At the time, the key recommendations came from the “new landscape” work. Though the end of programme report rightly highlights successes in all of the project areas, only the subject coding work and the HESA data capability toolkit have led to lasting change.

The other parts of HEDIIP work were swallowed into Data Futures. Most notably, this included the idea of HESA as a data warehouse, which would allow other data collecting organisations the ability to draw from a common dataset rather than perpetuating the “shocking” amount of data duplications (97 different collectors, 520 different returns).

The “official” programme kicked off in 2016 with grants from the four UK higher education funding bodies totalling £7.4m. It initially contracted with Civica in 2017 as a part of the detailed design phase – with the advice given at the bidding stage for that contract emphasising the role of HESA as a central collector and distributor of sector data, involving new, speeded up, collections alongside greater efficiencies. The bit that made the sector sit up and pay attention was the idea of multiple, in-year, submission points for data (up to 7 in one indicative diagram) – replacing the deadlines towards the end of the calendar year that had existed, at that point, for more than two decades. But of equal importance (and the subject of attention within data specialist circles) was a redesign of the data model – which would determine what data is collected and how it is structured.

The initial plan was for a full pilot in 2018-19, freezing the specification by August 2017 so providers could prepare and tweak internal systems as required.

What happened next?

Well, history relates that we finally achieved (for various values of the word achieved) a single deadline collection using the new Data Futures data model for the 2022-23 academic year. Though it worked – in the sense that some data was collected – the experience was a painful one. Although any change in a data collection will yield a momentary drop in data quality, numerous issues with the data collection platform (in particular the application of data rules) have led to problems. As things stand, providers had the chance to update their submissions through to April 2024, and following a final round of checks and consultation from the Office for Students, we expect to see data land in August 2024.

Not to discount the many hours of hard work by those involved, this is a little bit of a departure from the schedule.
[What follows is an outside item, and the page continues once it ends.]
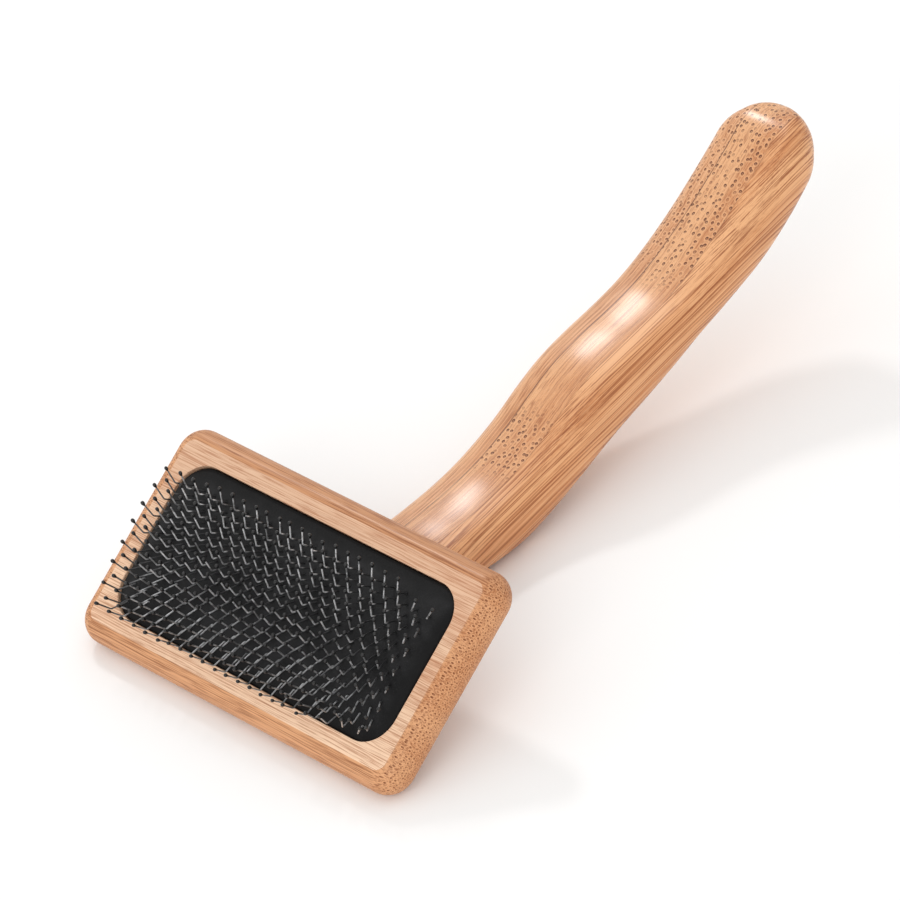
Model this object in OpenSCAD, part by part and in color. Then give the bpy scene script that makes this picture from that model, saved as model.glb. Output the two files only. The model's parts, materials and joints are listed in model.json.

Initially things seemed to be working out OK – version 3 of the collection design dropped in February 2017, and the programme moved into the detailed design phases. In August HESA’s Rob Philpotts was in an upbeat mood as the design phase came to an end, promising the publication of the 2019-20 student record specification in the coming weeks. By 2018 people who provide technology to higher education institutions were getting excited about implementing it. The Alpha phase launched in January 2018, by March some 14 providers were involved. A Beta phase covered 2018-19.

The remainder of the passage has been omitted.